[START]

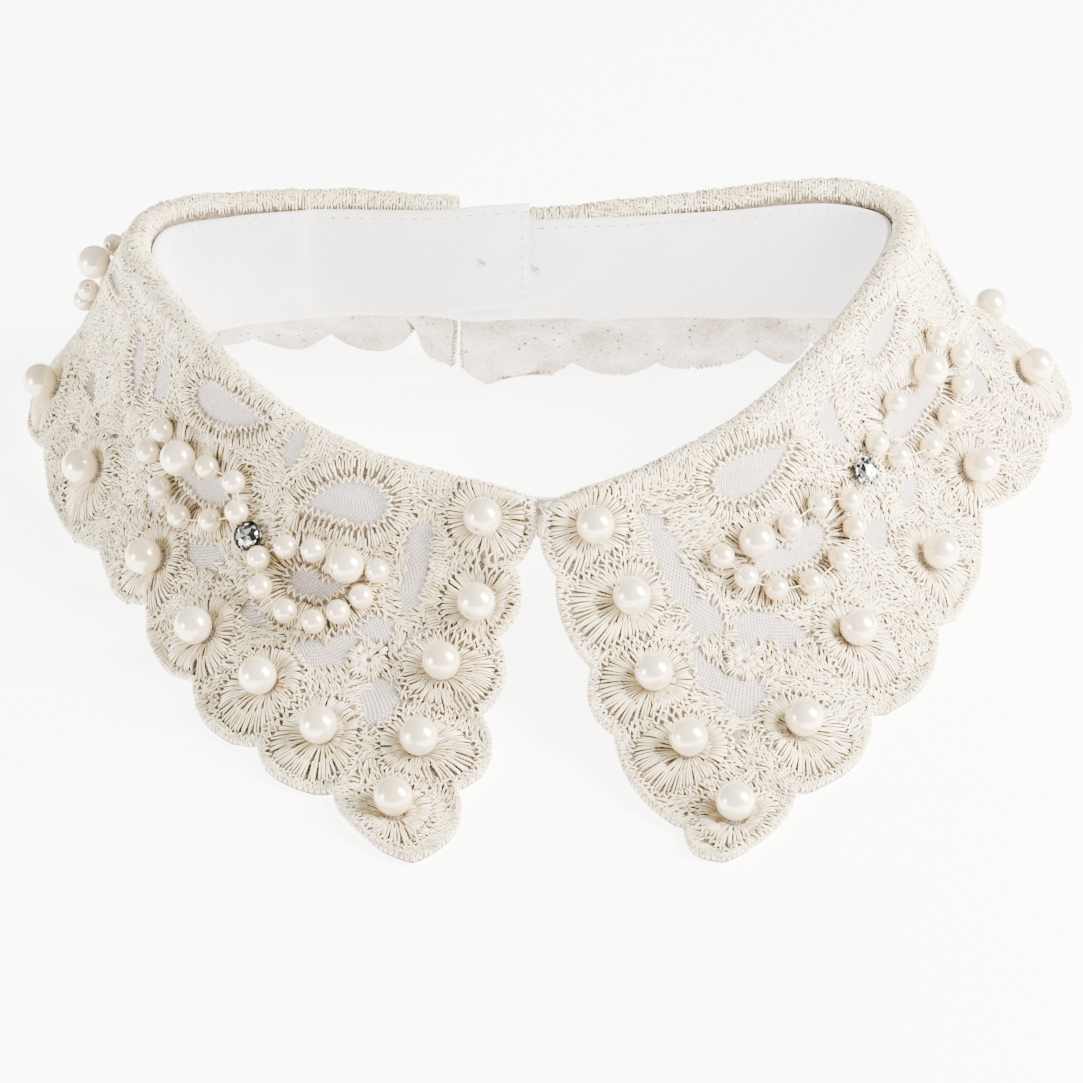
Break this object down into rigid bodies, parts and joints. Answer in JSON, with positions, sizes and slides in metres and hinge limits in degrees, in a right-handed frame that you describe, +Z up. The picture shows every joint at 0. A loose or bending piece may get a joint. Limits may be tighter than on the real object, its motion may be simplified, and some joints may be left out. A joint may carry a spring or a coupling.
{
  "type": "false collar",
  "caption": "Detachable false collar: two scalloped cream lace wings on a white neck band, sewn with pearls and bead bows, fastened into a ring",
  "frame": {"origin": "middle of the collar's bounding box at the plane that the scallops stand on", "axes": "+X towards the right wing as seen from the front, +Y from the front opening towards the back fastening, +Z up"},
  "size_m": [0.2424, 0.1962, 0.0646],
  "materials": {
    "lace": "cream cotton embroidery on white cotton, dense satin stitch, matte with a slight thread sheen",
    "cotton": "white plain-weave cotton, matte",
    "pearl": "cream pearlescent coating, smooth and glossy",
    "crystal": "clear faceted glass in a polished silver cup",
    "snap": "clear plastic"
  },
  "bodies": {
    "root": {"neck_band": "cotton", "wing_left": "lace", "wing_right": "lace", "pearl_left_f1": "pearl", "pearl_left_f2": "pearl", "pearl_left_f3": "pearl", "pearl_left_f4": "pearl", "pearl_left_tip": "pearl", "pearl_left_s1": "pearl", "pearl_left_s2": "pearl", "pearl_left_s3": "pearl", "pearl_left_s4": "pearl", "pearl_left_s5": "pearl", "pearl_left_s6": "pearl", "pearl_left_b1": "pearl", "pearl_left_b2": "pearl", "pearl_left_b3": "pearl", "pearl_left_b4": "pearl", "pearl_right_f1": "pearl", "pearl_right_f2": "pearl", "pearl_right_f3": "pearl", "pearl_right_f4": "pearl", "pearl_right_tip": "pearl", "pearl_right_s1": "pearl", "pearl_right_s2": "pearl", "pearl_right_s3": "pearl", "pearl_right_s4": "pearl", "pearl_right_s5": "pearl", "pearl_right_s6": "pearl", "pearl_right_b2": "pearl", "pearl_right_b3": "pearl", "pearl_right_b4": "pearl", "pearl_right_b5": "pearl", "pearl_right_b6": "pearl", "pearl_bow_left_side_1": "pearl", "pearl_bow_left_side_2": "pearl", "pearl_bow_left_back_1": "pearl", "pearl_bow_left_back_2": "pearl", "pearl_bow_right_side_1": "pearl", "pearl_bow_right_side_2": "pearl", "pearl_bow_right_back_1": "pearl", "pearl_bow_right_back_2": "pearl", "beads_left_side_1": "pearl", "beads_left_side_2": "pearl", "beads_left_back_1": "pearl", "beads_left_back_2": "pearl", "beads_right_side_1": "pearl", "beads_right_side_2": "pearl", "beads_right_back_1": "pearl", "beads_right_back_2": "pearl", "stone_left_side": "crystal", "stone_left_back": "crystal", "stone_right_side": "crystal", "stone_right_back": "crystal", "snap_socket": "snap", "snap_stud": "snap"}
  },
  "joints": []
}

[END]

Write down the full listing again, exactly.

### TASK OUTPUT
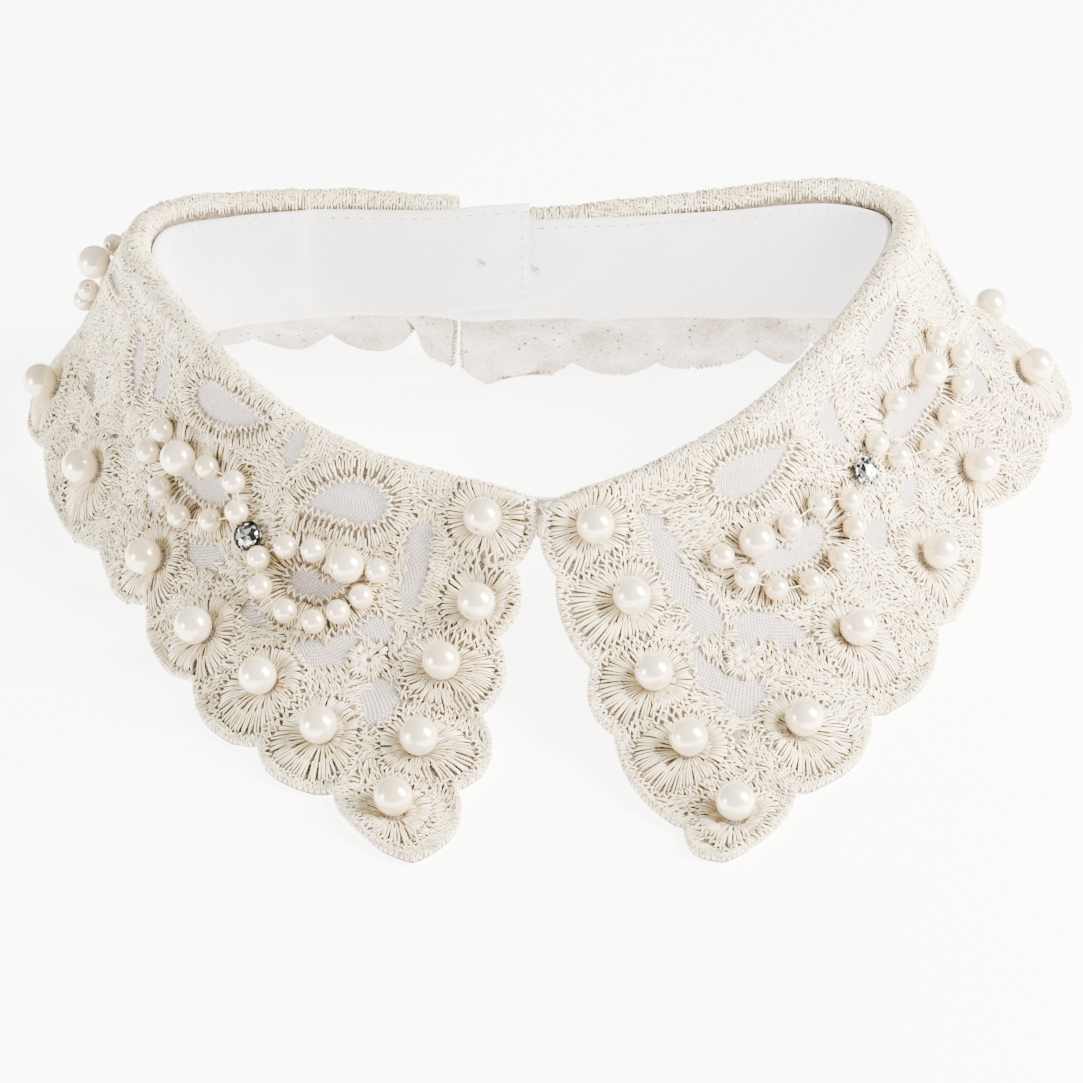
Break this object down into rigid bodies, parts and joints. Answer in JSON, with positions, sizes and slides in metres and hinge limits in degrees, in a right-handed frame that you describe, +Z up. The picture shows every joint at 0. A loose or bending piece may get a joint. Limits may be tighter than on the real object, its motion may be simplified, and some joints may be left out. A joint may carry a spring or a coupling.
{
  "type": "false collar",
  "caption": "Detachable false collar: two scalloped cream lace wings on a white neck band, sewn with pearls and bead bows, fastened into a ring",
  "frame": {"origin": "middle of the collar's bounding box at the plane that the scallops stand on", "axes": "+X towards the right wing as seen from the front, +Y from the front opening towards the back fastening, +Z up"},
  "size_m": [0.2424, 0.1962, 0.0646],
  "materials": {
    "lace": "cream cotton embroidery on white cotton, dense satin stitch, matte with a slight thread sheen",
    "cotton": "white plain-weave cotton, matte",
    "pearl": "cream pearlescent coating, smooth and glossy",
    "crystal": "clear faceted glass in a polished silver cup",
    "snap": "clear plastic"
  },
  "bodies": {
    "root": {"neck_band": "cotton", "wing_left": "lace", "wing_right": "lace", "pearl_left_f1": "pearl", "pearl_left_f2": "pearl", "pearl_left_f3": "pearl", "pearl_left_f4": "pearl", "pearl_left_tip": "pearl", "pearl_left_s1": "pearl", "pearl_left_s2": "pearl", "pearl_left_s3": "pearl", "pearl_left_s4": "pearl", "pearl_left_s5": "pearl", "pearl_left_s6": "pearl", "pearl_left_b1": "pearl", "pearl_left_b2": "pearl", "pearl_left_b3": "pearl", "pearl_left_b4": "pearl", "pearl_right_f1": "pearl", "pearl_right_f2": "pearl", "pearl_right_f3": "pearl", "pearl_right_f4": "pearl", "pearl_right_tip": "pearl", "pearl_right_s1": "pearl", "pearl_right_s2": "pearl", "pearl_right_s3": "pearl", "pearl_right_s4": "pearl", "pearl_right_s5": "pearl", "pearl_right_s6": "pearl", "pearl_right_b2": "pearl", "pearl_right_b3": "pearl", "pearl_right_b4": "pearl", "pearl_right_b5": "pearl", "pearl_right_b6": "pearl", "pearl_bow_left_side_1": "pearl", "pearl_bow_left_side_2": "pearl", "pearl_bow_left_back_1": "pearl", "pearl_bow_left_back_2": "pearl", "pearl_bow_right_side_1": "pearl", "pearl_bow_right_side_2": "pearl", "pearl_bow_right_back_1": "pearl", "pearl_bow_right_back_2": "pearl", "beads_left_side_1": "pearl", "beads_left_side_2": "pearl", "beads_left_back_1": "pearl", "beads_left_back_2": "pearl", "beads_right_side_1": "pearl", "beads_right_side_2": "pearl", "beads_right_back_1": "pearl", "beads_right_back_2": "pearl", "stone_left_side": "crystal", "stone_left_back": "crystal", "stone_right_side": "crystal", "stone_right_back": "crystal", "snap_socket": "snap", "snap_stud": "snap"}
  },
  "joints": []
}